==== DATA SECTION ====
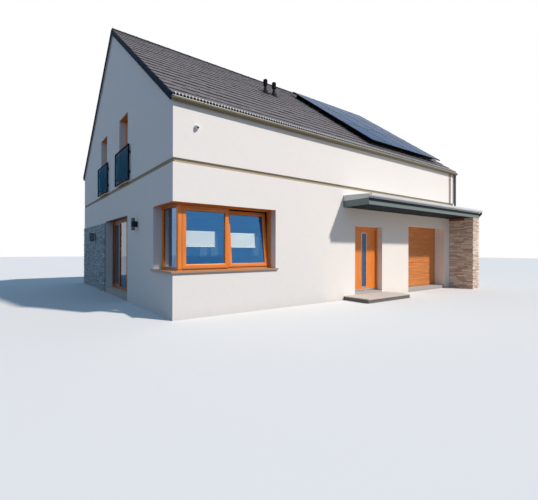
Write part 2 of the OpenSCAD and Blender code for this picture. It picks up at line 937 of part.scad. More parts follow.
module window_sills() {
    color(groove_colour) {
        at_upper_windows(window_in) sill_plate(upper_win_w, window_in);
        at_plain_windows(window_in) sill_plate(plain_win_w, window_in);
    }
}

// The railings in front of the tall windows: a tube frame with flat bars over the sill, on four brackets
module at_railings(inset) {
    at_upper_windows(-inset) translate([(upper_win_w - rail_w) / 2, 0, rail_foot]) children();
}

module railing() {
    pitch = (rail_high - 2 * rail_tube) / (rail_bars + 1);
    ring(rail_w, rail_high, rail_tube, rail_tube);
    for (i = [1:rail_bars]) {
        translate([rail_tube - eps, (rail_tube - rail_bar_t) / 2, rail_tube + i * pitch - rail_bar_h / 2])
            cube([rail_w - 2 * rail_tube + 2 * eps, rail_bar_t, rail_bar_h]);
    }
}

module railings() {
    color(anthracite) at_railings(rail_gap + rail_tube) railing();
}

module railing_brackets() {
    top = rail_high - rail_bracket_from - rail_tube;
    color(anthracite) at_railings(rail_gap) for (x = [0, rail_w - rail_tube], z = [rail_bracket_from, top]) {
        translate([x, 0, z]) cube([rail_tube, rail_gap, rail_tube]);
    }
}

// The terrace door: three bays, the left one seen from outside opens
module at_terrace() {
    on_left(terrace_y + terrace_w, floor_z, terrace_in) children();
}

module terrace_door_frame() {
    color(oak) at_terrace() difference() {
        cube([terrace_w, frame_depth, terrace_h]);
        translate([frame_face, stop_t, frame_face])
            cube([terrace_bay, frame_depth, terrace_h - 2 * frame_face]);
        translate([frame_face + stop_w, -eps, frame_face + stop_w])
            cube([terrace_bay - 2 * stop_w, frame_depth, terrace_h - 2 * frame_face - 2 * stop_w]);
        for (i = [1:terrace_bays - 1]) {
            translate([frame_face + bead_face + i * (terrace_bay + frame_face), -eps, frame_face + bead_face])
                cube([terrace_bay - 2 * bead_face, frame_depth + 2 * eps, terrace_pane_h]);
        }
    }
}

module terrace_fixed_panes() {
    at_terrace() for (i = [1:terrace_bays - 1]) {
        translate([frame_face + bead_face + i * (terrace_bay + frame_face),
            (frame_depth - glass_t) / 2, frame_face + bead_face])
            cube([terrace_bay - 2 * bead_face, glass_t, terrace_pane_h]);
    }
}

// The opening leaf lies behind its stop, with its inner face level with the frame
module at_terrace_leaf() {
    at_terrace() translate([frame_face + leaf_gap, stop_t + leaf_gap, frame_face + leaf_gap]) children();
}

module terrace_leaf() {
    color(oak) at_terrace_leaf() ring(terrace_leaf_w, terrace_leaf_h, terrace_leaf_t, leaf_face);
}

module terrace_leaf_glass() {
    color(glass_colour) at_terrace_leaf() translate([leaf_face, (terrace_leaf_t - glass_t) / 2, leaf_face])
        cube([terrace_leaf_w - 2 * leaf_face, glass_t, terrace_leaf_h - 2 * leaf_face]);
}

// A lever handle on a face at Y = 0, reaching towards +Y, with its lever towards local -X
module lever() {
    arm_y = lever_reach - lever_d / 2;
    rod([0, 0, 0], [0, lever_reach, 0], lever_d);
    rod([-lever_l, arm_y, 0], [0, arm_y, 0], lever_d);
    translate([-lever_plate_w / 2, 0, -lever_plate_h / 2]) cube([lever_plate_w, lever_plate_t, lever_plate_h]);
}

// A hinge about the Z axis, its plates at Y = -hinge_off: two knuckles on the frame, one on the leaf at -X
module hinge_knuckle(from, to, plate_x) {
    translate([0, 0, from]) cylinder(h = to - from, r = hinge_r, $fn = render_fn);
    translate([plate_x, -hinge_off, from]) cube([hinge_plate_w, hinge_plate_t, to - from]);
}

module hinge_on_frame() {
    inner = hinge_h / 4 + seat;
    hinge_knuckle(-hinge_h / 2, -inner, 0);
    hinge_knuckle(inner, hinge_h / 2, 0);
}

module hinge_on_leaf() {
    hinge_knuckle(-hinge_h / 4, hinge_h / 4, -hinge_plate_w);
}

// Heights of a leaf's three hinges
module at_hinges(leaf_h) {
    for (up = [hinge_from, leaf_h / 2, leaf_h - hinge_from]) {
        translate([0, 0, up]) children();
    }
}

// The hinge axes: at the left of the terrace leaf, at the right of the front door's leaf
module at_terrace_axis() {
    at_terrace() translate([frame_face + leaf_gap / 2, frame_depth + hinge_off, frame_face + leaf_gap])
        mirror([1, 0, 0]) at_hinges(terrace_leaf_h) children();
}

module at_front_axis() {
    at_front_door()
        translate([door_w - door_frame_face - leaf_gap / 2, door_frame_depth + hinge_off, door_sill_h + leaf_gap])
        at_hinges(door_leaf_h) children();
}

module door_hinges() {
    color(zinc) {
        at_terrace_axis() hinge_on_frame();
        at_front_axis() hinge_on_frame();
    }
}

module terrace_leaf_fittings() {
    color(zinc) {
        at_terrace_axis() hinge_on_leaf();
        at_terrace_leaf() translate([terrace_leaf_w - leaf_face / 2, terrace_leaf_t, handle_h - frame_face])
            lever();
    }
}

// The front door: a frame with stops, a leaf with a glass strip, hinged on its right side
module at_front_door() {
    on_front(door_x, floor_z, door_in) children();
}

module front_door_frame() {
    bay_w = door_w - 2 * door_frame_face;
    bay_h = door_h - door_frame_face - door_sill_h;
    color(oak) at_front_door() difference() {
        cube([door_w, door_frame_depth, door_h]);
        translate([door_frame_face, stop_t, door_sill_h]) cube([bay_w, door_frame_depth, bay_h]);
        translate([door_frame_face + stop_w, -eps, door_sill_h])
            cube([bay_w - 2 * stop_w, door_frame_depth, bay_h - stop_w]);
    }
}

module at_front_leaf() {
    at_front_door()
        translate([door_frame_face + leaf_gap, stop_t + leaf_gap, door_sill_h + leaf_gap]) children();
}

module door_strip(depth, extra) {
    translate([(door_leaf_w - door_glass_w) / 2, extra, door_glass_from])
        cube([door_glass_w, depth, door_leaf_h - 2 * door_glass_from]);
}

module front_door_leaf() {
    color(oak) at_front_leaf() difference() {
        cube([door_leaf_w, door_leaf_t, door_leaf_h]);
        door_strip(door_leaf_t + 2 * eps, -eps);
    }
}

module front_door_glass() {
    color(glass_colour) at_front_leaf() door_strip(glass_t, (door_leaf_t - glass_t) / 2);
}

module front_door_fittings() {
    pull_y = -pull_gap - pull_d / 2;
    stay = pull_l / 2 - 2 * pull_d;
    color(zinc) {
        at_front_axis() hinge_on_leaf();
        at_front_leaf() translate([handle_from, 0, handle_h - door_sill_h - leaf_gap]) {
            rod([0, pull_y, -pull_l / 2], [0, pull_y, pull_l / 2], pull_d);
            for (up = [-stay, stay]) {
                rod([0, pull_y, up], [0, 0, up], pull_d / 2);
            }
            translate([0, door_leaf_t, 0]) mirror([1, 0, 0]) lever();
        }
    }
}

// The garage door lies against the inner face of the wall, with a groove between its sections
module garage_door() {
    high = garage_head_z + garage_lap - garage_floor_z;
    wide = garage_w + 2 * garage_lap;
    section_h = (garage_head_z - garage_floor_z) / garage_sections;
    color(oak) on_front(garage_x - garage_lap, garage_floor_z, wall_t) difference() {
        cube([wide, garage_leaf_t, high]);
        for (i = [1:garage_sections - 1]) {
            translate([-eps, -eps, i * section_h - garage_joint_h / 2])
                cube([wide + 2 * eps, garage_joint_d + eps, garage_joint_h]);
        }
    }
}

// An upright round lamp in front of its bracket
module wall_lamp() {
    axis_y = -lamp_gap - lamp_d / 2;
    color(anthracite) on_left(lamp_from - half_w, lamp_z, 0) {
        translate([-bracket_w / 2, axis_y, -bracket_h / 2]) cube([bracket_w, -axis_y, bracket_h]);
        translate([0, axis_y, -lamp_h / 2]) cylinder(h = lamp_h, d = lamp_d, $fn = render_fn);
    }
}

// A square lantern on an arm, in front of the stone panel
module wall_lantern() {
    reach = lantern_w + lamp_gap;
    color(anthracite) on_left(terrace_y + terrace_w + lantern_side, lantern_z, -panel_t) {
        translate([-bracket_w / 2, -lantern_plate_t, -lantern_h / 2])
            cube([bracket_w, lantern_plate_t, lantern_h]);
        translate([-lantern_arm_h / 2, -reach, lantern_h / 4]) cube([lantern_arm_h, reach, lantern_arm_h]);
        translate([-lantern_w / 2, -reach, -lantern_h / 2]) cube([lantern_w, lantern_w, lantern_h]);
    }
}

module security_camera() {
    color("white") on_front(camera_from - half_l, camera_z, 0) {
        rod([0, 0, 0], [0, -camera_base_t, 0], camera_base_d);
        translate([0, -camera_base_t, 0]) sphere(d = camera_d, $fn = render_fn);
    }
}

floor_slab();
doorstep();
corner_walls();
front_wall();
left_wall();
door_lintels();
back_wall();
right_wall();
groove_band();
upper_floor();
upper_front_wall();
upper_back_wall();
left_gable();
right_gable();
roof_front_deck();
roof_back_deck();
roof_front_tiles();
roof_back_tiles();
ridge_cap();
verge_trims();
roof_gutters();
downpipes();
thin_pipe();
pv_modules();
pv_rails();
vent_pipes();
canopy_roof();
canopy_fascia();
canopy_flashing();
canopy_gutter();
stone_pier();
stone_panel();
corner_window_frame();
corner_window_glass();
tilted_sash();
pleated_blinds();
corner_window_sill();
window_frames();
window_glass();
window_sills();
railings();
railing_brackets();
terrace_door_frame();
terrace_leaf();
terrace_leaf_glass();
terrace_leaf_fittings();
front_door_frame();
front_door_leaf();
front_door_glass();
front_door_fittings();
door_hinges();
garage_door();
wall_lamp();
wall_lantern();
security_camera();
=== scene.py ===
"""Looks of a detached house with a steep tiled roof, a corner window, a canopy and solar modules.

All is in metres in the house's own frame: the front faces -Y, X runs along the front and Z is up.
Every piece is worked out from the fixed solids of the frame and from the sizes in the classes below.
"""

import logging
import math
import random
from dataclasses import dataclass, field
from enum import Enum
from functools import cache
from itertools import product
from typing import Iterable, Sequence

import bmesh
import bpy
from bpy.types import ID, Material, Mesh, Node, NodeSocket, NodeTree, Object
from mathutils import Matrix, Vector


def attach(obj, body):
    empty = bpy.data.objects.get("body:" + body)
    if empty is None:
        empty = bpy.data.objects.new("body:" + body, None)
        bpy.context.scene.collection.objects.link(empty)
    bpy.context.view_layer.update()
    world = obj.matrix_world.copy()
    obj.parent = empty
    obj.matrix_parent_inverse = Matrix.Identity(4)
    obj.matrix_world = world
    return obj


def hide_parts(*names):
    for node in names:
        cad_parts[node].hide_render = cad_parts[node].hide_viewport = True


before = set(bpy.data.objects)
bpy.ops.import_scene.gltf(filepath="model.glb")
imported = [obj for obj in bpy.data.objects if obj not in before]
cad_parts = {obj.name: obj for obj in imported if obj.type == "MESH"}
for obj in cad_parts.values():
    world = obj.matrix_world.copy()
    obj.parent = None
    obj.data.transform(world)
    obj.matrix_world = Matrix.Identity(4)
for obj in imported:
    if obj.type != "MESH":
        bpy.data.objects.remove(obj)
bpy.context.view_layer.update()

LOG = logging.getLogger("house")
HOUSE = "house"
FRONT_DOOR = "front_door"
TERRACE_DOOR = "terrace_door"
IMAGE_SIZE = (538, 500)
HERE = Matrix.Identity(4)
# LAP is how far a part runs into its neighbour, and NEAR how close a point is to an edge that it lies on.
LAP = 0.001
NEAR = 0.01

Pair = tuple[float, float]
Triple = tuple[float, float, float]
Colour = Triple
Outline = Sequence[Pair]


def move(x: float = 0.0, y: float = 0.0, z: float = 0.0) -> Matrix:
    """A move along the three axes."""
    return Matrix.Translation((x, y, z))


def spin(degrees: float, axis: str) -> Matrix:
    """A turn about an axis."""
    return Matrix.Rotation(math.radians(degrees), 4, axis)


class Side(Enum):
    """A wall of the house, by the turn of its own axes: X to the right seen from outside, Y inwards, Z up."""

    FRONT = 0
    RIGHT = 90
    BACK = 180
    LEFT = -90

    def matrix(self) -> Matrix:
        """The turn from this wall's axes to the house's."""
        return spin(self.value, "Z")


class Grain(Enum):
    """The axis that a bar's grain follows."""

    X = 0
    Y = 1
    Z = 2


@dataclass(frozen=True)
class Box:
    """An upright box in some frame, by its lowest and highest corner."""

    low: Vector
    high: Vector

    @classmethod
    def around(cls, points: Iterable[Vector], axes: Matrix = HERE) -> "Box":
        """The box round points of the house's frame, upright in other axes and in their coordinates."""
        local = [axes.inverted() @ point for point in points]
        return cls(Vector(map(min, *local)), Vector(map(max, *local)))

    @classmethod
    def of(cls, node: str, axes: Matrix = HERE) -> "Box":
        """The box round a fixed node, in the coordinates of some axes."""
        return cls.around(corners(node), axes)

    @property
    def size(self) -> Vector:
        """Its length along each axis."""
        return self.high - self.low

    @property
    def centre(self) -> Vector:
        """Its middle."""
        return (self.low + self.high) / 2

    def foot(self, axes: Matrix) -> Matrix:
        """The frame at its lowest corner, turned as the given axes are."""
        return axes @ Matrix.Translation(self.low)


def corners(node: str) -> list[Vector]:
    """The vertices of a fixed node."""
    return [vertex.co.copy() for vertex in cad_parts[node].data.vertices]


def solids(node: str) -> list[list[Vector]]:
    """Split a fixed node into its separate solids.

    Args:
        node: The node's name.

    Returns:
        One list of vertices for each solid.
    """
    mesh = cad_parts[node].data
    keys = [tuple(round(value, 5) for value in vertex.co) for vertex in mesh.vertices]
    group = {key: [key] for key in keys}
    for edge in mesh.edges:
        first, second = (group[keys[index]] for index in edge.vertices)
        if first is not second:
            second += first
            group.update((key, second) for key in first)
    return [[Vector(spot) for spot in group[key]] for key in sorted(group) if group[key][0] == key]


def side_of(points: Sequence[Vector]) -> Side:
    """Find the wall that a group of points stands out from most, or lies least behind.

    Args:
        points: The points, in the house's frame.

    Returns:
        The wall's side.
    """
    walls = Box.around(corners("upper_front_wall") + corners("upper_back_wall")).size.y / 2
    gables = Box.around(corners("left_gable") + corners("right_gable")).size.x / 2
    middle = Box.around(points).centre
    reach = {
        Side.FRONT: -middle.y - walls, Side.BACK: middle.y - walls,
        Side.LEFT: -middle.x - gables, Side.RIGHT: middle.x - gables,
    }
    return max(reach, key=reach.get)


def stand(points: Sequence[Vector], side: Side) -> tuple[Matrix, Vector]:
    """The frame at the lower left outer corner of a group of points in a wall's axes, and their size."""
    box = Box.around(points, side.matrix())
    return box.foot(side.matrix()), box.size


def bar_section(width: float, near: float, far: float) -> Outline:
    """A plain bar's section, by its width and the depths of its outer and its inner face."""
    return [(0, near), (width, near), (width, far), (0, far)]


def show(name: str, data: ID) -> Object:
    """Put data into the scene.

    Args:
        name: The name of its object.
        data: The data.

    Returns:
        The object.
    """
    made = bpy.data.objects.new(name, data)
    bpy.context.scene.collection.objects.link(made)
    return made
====
WORK TO BE COMPLETED. Write out only the lines that run from the line containing "floor_slab();" through the line containing "in imported if", both included, exactly as they appear above.

RESPONSE.
floor_slab();
doorstep();
corner_walls();
front_wall();
left_wall();
door_lintels();
back_wall();
right_wall();
groove_band();
upper_floor();
upper_front_wall();
upper_back_wall();
left_gable();
right_gable();
roof_front_deck();
roof_back_deck();
roof_front_tiles();
roof_back_tiles();
ridge_cap();
verge_trims();
roof_gutters();
downpipes();
thin_pipe();
pv_modules();
pv_rails();
vent_pipes();
canopy_roof();
canopy_fascia();
canopy_flashing();
canopy_gutter();
stone_pier();
stone_panel();
corner_window_frame();
corner_window_glass();
tilted_sash();
pleated_blinds();
corner_window_sill();
window_frames();
window_glass();
window_sills();
railings();
railing_brackets();
terrace_door_frame();
terrace_leaf();
terrace_leaf_glass();
terrace_leaf_fittings();
front_door_frame();
front_door_leaf();
front_door_glass();
front_door_fittings();
door_hinges();
garage_door();
wall_lamp();
wall_lantern();
security_camera();
=== scene.py ===
"""Looks of a detached house with a steep tiled roof, a corner window, a canopy and solar modules.

All is in metres in the house's own frame: the front faces -Y, X runs along the front and Z is up.
Every piece is worked out from the fixed solids of the frame and from the sizes in the classes below.
"""

import logging
import math
import random
from dataclasses import dataclass, field
from enum import Enum
from functools import cache
from itertools import product
from typing import Iterable, Sequence

import bmesh
import bpy
from bpy.types import ID, Material, Mesh, Node, NodeSocket, NodeTree, Object
from mathutils import Matrix, Vector


def attach(obj, body):
    empty = bpy.data.objects.get("body:" + body)
    if empty is None:
        empty = bpy.data.objects.new("body:" + body, None)
        bpy.context.scene.collection.objects.link(empty)
    bpy.context.view_layer.update()
    world = obj.matrix_world.copy()
    obj.parent = empty
    obj.matrix_parent_inverse = Matrix.Identity(4)
    obj.matrix_world = world
    return obj


def hide_parts(*names):
    for node in names:
        cad_parts[node].hide_render = cad_parts[node].hide_viewport = True


before = set(bpy.data.objects)
bpy.ops.import_scene.gltf(filepath="model.glb")
imported = [obj for obj in bpy.data.objects if obj not in before]
cad_parts = {obj.name: obj for obj in imported if obj.type == "MESH"}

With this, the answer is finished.